Take the data below and write out exactly the lines from the one with "bpy.data.objects.remove(obj)" through the one with "return pick"; omit every other line.

· · · ·

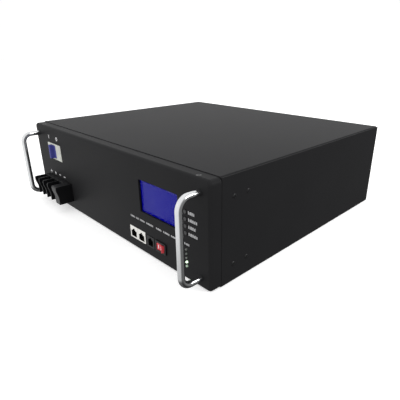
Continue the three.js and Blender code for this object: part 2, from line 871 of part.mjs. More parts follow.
function makePortBoard() {
  const left = jackLeft - portBoardMargin;
  const right = serialJackLeft + serialJackSize + portBoardMargin;
  const top = jackBottom - touchGap;
  const board = block([left, right], [panelBack + 2, portBoardDepth], [top - boardThickness, top]);
  const header = block(
    span((left + right) / 2, portHeaderWidth),
    [portBoardDepth - 9, portBoardDepth - 2],
    [top - 0.2, top + portHeaderHeight],
  );
  return join(board, header);
}

function makeBayDivider() {
  const side = wallInside - touchGap;
  const bottom = floorTop + touchGap + dividerLift;
  const flangeTop = coverTop - coverFlangeDepth - 1;
  const parts = [block([-side, side], [dividerFace, dividerBack], [bottom, dividerTop])];
  for (const sign of [-1, 1]) {
    const across = sign < 0 ? [-side, -side + sheetThickness] : [side - sheetThickness, side];
    parts.push(block(across, [dividerBack - dividerFlange, dividerBack], [bottom, flangeTop]));
  }
  const slots = cableSlotHeights.map((height) => block(
    span(cableSlotX, cableSlotWidth),
    [dividerFace - 1, dividerBack + 1],
    span(height, cableSlotHeight),
  ));
  for (const depth of wallScrewDepths) {
    for (const height of wallScrewHeights) {
      slots.push(prismX(disc(depth, height, wallScrewHole), [-halfWidth, halfWidth], 6));
    }
  }
  const corners = [-1, 1].map((sign) => block(
    sign < 0 ? [-side - 1, -side + 4] : [side - 4, side + 1],
    [dividerFace - 1, dividerBack + 1],
    [flangeTop, dividerTop + 1],
  ));
  return cut(join(...parts), ...slots, ...corners);
}

const managerBack = dividerFace - managerStandOff;
const managerLugX = managerLeft + lugInset;

function makeManagerBoard() {
  const front = managerBack - boardThickness;
  const high = managerBottom + managerHeight;
  const right = managerLeft + managerWidth;
  const board = block([managerLeft, right], [front, managerBack], [managerBottom, high]);
  const lugs = lugHeights.map((height) => block(
    span(managerLugX, 14),
    [front - lugDepth, front + 0.2],
    span(managerBottom + height, 16),
  ));
  const plugs = [0, 1, 2].map((i) => block(
    span(managerLeft + plugInset + i * plugPitch, plugWidth),
    [front - plugDepth, front + 0.2],
    [managerBottom + 4, managerBottom + 12],
  ));
  return join(board, ...lugs, ...plugs);
}

function makeHeatSink() {
  const back = managerBack - boardThickness - touchGap;
  const base = back - sinkBase;
  const across = [sinkLeft, sinkLeft + sinkWidth];
  const parts = [block(across, [base, back], [sinkBottom, sinkBottom + sinkHeight])];
  const pitch = (sinkHeight - sinkFinThickness) / (sinkFinCount - 1);
  for (let i = 0; i < sinkFinCount; i += 1) {
    const z = sinkBottom + i * pitch;
    parts.push(block(across, [base - sinkFin, base + 0.2], [z, z + sinkFinThickness]));
  }
  return join(...parts);
}

// ---------------------------------------------------------------- cells

const cellPitch = cellThickness + cellGap;
const rowPitch = cellLength + rowGap;
const stackWidth = cellColumns * cellPitch - cellGap;
const cellsBottom = floorTop + padThickness + 2 * touchGap;
const cellsTop = cellsBottom + cellHeight;

function cellX(column) {
  return -stackWidth / 2 + cellThickness / 2 + column * cellPitch;
}

function cellY(row) {
  return cellBayDepth + cellLength / 2 + row * rowPitch;
}

function makeCell() {
  const can = roundedRectangle(span(0, cellThickness), span(0, cellLength), cellCorner);
  const poles = [-poleOffset, poleOffset].map((y) => (
    prismZ(disc(0, y, poleDiameter), [cellHeight - 0.5, cellHeight + poleHeight], 4)
  ));
  return join(prismZ(can, [0, cellHeight], 2), ...poles);
}

function makeFloorInsulator() {
  const low = floorTop + touchGap;
  const back = caseDepth - rearFlangeDepth - touchGap;
  return block(span(0, stackWidth), [cellBayDepth + 1, back], [low, low + padThickness]);
}

// An upright plate against the stack with a foot bolted to the floor.
function makeEndPlate(side) {
  const inside = stackWidth / 2 + touchGap;
  const across = (a, b) => [Math.min(side * a, side * b), Math.max(side * a, side * b)];
  const low = floorTop + touchGap;
  const reach = [cellBayDepth + 6, caseDepth - rearFlangeDepth - 4];
  const outside = inside + endPlateThickness;
  const plate = block(across(inside, outside), reach, [low, low + endPlateHeight]);
  const foot = block(across(inside, outside + endPlateFoot), reach, [low, low + endPlateFootThickness]);
  const holes = endPlateHolePlaces.map((share) => {
    const y = reach[0] + share * (reach[1] - reach[0]);
    const hole = disc(side * (outside + endPlateFoot / 2), y, endPlateHole);
    return prismZ(hole, [low - 1, low + endPlateFootThickness + 1], 4);
  });
  return cut(join(plate, foot), ...holes);
}

// A moulded tray over one row, open where the poles come through.
function makeBusbarTray() {
  const top = poleHeight;
  const sheet = block(
    span(0, stackWidth - 2 * trayMargin),
    span(0, cellLength - 2 * trayMargin),
    [touchGap, touchGap + trayThickness],
  );
  const windows = [];
  for (let column = 0; column < cellColumns; column += 1) {
    for (const y of [-poleOffset, poleOffset]) {
      windows.push(block(span(cellX(column), trayWindow), span(y, trayWindow), [-1, top + 1]));
    }
  }
  return cut(sheet, ...windows);
}

// ---------------------------------------------------------------- cables

// Points are chosen by hand along the free space between the pieces.
function makeCable(points) {
  const curve = new THREE.CatmullRomCurve3(points.map(([x, y, z]) => new THREE.Vector3(x, y, z)));
  return rodAlong(curve, cableDiameter, 4, 3 * points.length);
}

const breakerLeftEnd = breakerX - breakerLength / 2;
const breakerRightEnd = breakerX + breakerLength / 2;
const breakerPoleDepth = 38;
const studDepth = terminalRearDepth + 1;
const managerLugFace = managerBack - boardThickness - lugDepth - 1;
const [lowSlot, highSlot] = cableSlotHeights;

const positiveCableRoute = [
  [cellX(0) - 20, cellY(0) - poleOffset, cellsTop + 9],
  [cellX(0) - 40, cellY(0) - poleOffset - 8, cellsTop + 6],
  [cableSlotX + 4, dividerFace + 21, highSlot + 3],
  [cableSlotX, dividerFace, highSlot],
  [breakerLeftEnd - 14, 52, breakerZ + 1],
  [breakerLeftEnd - 12, 40, breakerZ],
  [breakerLeftEnd - 8, breakerPoleDepth, breakerZ],
  [breakerLeftEnd - 0.6, breakerPoleDepth, breakerZ],
];

const breakerCableRoute = [
  [breakerRightEnd + 0.6, breakerPoleDepth, breakerZ],
  [breakerRightEnd + 7, breakerPoleDepth, breakerZ],
  [breakerRightEnd + 13, 40, breakerZ - 15.5],
  [breakerRightEnd + 7, 44, breakerZ - 37.5],
  [terminalX(1) + 24, 44, terminalMiddle + 7],
  [terminalX(1), studDepth + 12, terminalMiddle],
  [terminalX(1), studDepth, terminalMiddle],
];

const packNegativeRoute = [
  [managerLugX, managerLugFace, managerBottom + lugHeights[0]],
  [managerLugX, managerLugFace - 8, managerBottom + lugHeights[0]],
  [managerLugX - 20, 42, 26],
  [terminalX(3), studDepth + 10, terminalMiddle],
  [terminalX(3), studDepth, terminalMiddle],
];

const cellNegativeRoute = [
  [cellX(0) - 20, cellY(1) + poleOffset, cellsTop + 9],
  [cellX(0) - 42, cellY(1) + poleOffset - 6, cellsTop + 4],
  [cableSlotX + 6, cellY(1) + 30, 80],
  [cableSlotX + 4, cellY(1) - 30, 50],
  [cableSlotX + 3, cellY(0) + 20, 36],
  [cableSlotX + 2, dividerFace + 26, lowSlot],
  [cableSlotX + 2, dividerFace + 1, lowSlot],
  [breakerX - 35.5, dividerFace - 13, lowSlot],
  [breakerX + 2.5, dividerFace - 16, lowSlot - 1],
  [managerLugX - 32, dividerFace - 18, lowSlot + 3],
  [managerLugX - 10, dividerFace - 22, lowSlot + 19],
  [managerLugX, managerLugFace - 8, managerBottom + lugHeights[1]],
  [managerLugX, managerLugFace, managerBottom + lugHeights[1]],
];

// ---------------------------------------------------------------- assembly

const pack = new THREE.Group();
const body = new THREE.Group(); // Y counted back from the panel's face
body.position.set(0, -caseDepth / 2, 0);
pack.add(body);

addPart(body, 'front_panel', makeFrontPanel(), powderCoat);
addPart(body, 'chassis_tray', makeTray(), powderCoat);
addPart(body, 'top_cover', makeTopCover(), powderCoat);
addPart(body, 'rear_panel', makeRearPanel(), powderCoat);
addPart(body, 'handle_left', makeHandle(), polishedSteel, [-handleX, 0, handleHeight]);
addPart(body, 'handle_right', makeHandle(), polishedSteel, [handleX, 0, handleHeight]);

const leverPivot = [breakerX + leverOffset, leverPivotDepth, breakerZ];
addPart(body, 'breaker_body', makeBreakerBody(), breakerPlastic, [breakerX, 0, breakerZ]);
addPart(body, 'breaker_lever', makeBreakerLever(), leverPlastic, leverPivot);
addPart(body, 'breaker_rail', makeBreakerRail(), zincSteel, [breakerX, 0, 0]);

addPart(body, 'terminal_block', makeTerminalBlock(), blackPlastic);
for (let i = 0; i < terminalCount; i += 1) {
  const place = [terminalX(i), boltFace - touchGap, terminalMiddle];
  addPart(body, `terminal_bolt_${i + 1}`, makeTerminalBolt(), zincSteel, place);
}

addPart(body, 'display_window', makeDisplayWindow(), clearAcrylic, [displayX, 0, displayZ]);
addPart(body, 'display_module', makeDisplayModule(), displayBlue, [displayX, 0, displayZ]);

const shieldedJack = () => makeJack(jackSize, jackSocketWidth);
addPart(body, 'data_jack_left', shieldedJack(), jackShield, [jackLeft, 0, jackBottom]);
const secondJackLeft = jackLeft + jackSize + touchGap;
addPart(body, 'data_jack_right', shieldedJack(), jackShield, [secondJackLeft, 0, jackBottom]);
const serialJack = makeJack(serialJackSize, serialSocketWidth);
addPart(body, 'serial_jack', serialJack, blackPlastic, [serialJackLeft, 0, jackBottom]);

addPart(body, 'rocker_housing', makeRockerHousing(), blackPlastic, [rockerX, 0, rockerZ]);
addPart(body, 'rocker_button', makeRockerButton(), rockerRed, [rockerX, rockerPivotDepth, rockerZ]);

for (let i = 0; i < buttonCount; i += 1) {
  addPart(body, `menu_button_${i + 1}`, makeMenuButton(), buttonGrey, [keyColumnX, 0, buttonHeight(i)]);
}
for (let i = 0; i < lampCount; i += 1) {
  addPart(body, `status_lamp_${i + 1}`, makeStatusLamp(), lampClear, [keyColumnX, 0, lampHeight(i)]);
}

addPart(body, 'key_board', makeKeyBoard(), circuitGreen);
addPart(body, 'port_board', makePortBoard(), circuitGreen);
addPart(body, 'bay_divider', makeBayDivider(), zincSteel);
addPart(body, 'manager_board', makeManagerBoard(), circuitGreen);
addPart(body, 'manager_heat_sink', makeHeatSink(), bareAluminium);

addPart(body, 'floor_insulator', makeFloorInsulator(), glassFibre);
for (let row = 0; row < cellRows; row += 1) {
  for (let column = 0; column < cellColumns; column += 1) {
    const number = String(row * cellColumns + column + 1).padStart(2, '0');
    addPart(body, `cell_${number}`, makeCell(), cellFilm, [cellX(column), cellY(row), cellsBottom]);
  }
  addPart(body, `busbar_tray_${row + 1}`, makeBusbarTray(), trayPlastic, [0, cellY(row), cellsTop]);
}
addPart(body, 'end_plate_left', makeEndPlate(-1), bareAluminium);
addPart(body, 'end_plate_right', makeEndPlate(1), bareAluminium);

addPart(body, 'positive_cable', makeCable(positiveCableRoute), redSleeve);
addPart(body, 'breaker_cable', makeCable(breakerCableRoute), redSleeve);
addPart(body, 'pack_negative_cable', makeCable(packNegativeRoute), blackSleeve);
addPart(body, 'cell_negative_cable', makeCable(cellNegativeRoute), blackSleeve);

export default pack;
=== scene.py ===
import json
import math

import bmesh
import bpy
from mathutils import Matrix, Vector


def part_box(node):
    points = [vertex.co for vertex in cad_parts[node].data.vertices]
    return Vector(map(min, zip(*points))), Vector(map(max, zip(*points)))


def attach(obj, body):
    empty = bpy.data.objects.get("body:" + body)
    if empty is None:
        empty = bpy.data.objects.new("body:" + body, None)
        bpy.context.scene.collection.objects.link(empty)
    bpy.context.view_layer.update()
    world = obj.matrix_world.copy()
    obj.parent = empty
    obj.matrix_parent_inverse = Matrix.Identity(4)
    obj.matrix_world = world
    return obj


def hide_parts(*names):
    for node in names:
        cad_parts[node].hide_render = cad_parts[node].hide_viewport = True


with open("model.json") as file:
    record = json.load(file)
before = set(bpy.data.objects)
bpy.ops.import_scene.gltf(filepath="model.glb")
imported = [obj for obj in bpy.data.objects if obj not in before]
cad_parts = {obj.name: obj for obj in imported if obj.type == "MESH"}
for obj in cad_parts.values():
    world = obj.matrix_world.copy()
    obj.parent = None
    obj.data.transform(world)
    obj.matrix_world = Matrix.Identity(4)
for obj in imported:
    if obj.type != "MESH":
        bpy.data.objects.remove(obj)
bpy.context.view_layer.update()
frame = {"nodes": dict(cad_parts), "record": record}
nodes = frame["nodes"]
print("frame loaded:", len(nodes), "nodes")

# Meshes are drawn in millimetres and brought to metres when a piece is made.
toMetres = 0.001


def corners(node):
    low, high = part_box(node)
    return low / toMetres, high / toMetres


def middle(node):
    low, high = corners(node)
    return (low + high) / 2


# Picks edges that run along an axis.
def runs(axis):
    index = "xyz".index(axis)

    def pick(edge):
        step = edge.verts[1].co - edge.verts[0].co
        return abs(step[index]) > 0.999 * step.length

    return pick


# Picks edges that lie at a value of an axis.
def lies(axis, value):
    index = "xyz".index(axis)
    return lambda edge: all(abs(vert.co[index] - value) < 0.01 for vert in edge.verts)


# A block between two opposite corners.
def blockMesh(first, second):
    low = Vector([min(pair) for pair in zip(first, second)])
    high = Vector([max(pair) for pair in zip(first, second)])
    bm = bmesh.new()
    bmesh.ops.create_cube(bm, size=1)
    bmesh.ops.scale(bm, vec=high - low, verts=bm.verts)
    bmesh.ops.translate(bm, vec=(low + high) / 2, verts=bm.verts)
    return bm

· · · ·

Finished exercise -
        bpy.data.objects.remove(obj)
bpy.context.view_layer.update()
frame = {"nodes": dict(cad_parts), "record": record}
nodes = frame["nodes"]
print("frame loaded:", len(nodes), "nodes")

# Meshes are drawn in millimetres and brought to metres when a piece is made.
toMetres = 0.001


def corners(node):
    low, high = part_box(node)
    return low / toMetres, high / toMetres


def middle(node):
    low, high = corners(node)
    return (low + high) / 2


# Picks edges that run along an axis.
def runs(axis):
    index = "xyz".index(axis)

    def pick(edge):
        step = edge.verts[1].co - edge.verts[0].co
        return abs(step[index]) > 0.999 * step.length

    return pick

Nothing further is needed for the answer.